=== What is needed ===
Your task is to copy the stretch of lines in the records below that begins with the line containing "points = [vertex.co" and ends with the line containing "obj.parent = None", exactly as written, with nothing added.

=== Record extracts ===
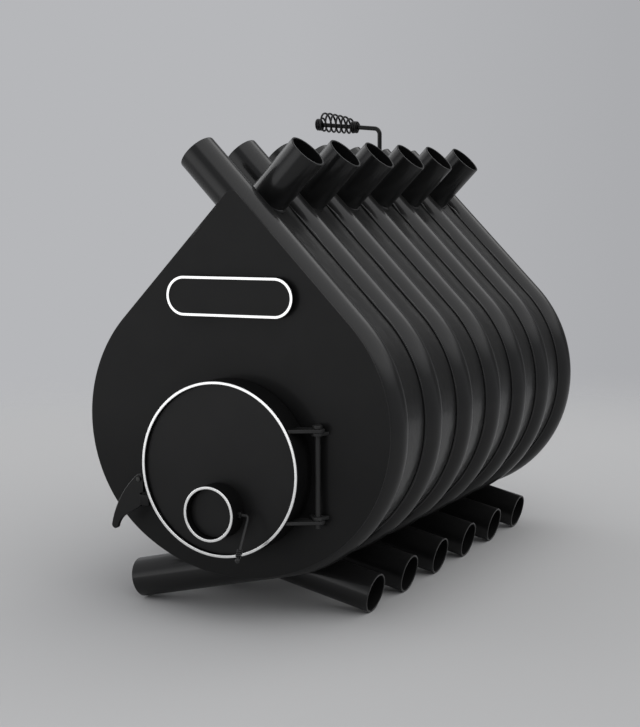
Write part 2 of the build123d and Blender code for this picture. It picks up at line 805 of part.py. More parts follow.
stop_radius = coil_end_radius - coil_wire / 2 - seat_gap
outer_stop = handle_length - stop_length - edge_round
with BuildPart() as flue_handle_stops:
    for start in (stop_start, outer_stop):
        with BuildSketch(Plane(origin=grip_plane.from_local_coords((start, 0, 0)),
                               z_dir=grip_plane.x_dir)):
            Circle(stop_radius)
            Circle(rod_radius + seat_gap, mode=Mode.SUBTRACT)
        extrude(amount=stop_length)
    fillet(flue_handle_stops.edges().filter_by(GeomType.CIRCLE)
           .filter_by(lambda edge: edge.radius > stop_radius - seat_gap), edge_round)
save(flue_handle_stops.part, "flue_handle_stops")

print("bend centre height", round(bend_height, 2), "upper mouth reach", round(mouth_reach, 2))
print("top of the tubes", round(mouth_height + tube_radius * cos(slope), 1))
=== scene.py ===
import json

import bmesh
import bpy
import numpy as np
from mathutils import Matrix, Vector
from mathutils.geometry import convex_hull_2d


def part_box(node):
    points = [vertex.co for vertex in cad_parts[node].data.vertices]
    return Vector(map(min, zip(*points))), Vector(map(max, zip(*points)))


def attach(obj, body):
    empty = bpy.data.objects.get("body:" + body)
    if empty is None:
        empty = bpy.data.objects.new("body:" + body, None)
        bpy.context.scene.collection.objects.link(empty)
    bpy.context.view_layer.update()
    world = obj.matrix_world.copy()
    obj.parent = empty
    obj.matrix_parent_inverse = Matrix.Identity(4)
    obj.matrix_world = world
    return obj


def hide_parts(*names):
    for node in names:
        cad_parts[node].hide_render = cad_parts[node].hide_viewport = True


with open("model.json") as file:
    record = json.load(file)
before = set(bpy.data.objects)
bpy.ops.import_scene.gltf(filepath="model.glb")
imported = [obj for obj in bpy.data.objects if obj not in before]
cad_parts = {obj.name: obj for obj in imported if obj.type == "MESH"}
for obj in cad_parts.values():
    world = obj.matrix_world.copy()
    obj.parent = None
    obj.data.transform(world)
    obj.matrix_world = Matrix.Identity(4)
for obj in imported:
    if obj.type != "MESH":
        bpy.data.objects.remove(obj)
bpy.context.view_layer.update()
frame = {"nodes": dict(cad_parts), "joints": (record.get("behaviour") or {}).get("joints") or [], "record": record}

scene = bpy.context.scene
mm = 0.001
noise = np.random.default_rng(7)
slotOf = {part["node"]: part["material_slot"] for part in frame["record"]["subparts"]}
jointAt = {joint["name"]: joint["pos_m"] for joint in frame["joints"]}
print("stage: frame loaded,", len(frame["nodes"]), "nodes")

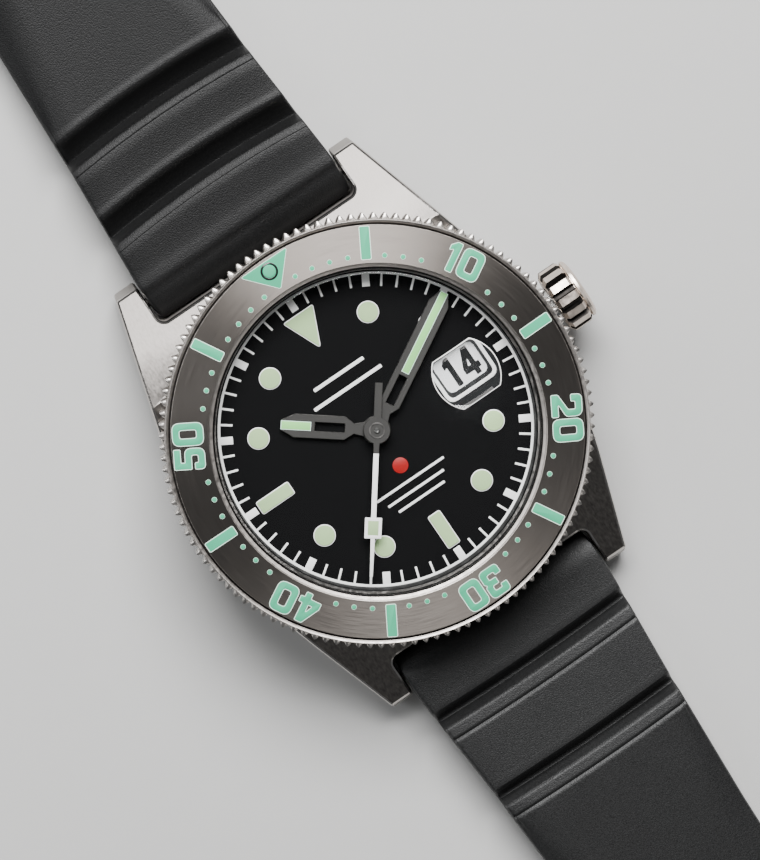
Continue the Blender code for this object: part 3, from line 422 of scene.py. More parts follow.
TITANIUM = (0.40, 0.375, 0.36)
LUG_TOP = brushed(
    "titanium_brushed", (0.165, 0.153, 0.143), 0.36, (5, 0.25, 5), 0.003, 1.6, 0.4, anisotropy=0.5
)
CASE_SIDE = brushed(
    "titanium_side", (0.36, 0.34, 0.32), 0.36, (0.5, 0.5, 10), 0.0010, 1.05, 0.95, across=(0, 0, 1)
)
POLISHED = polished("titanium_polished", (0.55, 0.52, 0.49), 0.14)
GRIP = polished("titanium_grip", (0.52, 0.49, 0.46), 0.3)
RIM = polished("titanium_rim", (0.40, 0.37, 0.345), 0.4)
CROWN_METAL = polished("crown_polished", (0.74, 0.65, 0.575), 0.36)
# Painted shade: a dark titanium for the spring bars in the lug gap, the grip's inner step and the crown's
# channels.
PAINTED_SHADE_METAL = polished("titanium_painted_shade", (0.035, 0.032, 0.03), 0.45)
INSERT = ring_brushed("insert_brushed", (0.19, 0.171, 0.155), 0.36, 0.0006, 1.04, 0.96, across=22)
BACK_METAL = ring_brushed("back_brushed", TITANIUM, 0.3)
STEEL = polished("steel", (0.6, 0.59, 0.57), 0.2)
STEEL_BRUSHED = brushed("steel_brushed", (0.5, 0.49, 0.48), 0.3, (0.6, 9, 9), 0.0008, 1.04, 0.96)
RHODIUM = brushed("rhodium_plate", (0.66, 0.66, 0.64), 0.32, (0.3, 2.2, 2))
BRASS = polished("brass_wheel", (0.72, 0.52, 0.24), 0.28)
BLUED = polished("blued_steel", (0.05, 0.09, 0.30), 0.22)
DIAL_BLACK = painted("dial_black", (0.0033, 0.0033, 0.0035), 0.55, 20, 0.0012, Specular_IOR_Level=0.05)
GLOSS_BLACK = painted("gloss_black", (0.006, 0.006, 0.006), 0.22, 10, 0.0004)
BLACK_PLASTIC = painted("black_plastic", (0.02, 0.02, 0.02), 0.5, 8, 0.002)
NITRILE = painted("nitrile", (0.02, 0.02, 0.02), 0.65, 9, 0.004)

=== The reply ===
    points = [vertex.co for vertex in cad_parts[node].data.vertices]
    return Vector(map(min, zip(*points))), Vector(map(max, zip(*points)))


def attach(obj, body):
    empty = bpy.data.objects.get("body:" + body)
    if empty is None:
        empty = bpy.data.objects.new("body:" + body, None)
        bpy.context.scene.collection.objects.link(empty)
    bpy.context.view_layer.update()
    world = obj.matrix_world.copy()
    obj.parent = empty
    obj.matrix_parent_inverse = Matrix.Identity(4)
    obj.matrix_world = world
    return obj


def hide_parts(*names):
    for node in names:
        cad_parts[node].hide_render = cad_parts[node].hide_viewport = True


with open("model.json") as file:
    record = json.load(file)
before = set(bpy.data.objects)
bpy.ops.import_scene.gltf(filepath="model.glb")
imported = [obj for obj in bpy.data.objects if obj not in before]
cad_parts = {obj.name: obj for obj in imported if obj.type == "MESH"}
for obj in cad_parts.values():
    world = obj.matrix_world.copy()
    obj.parent = None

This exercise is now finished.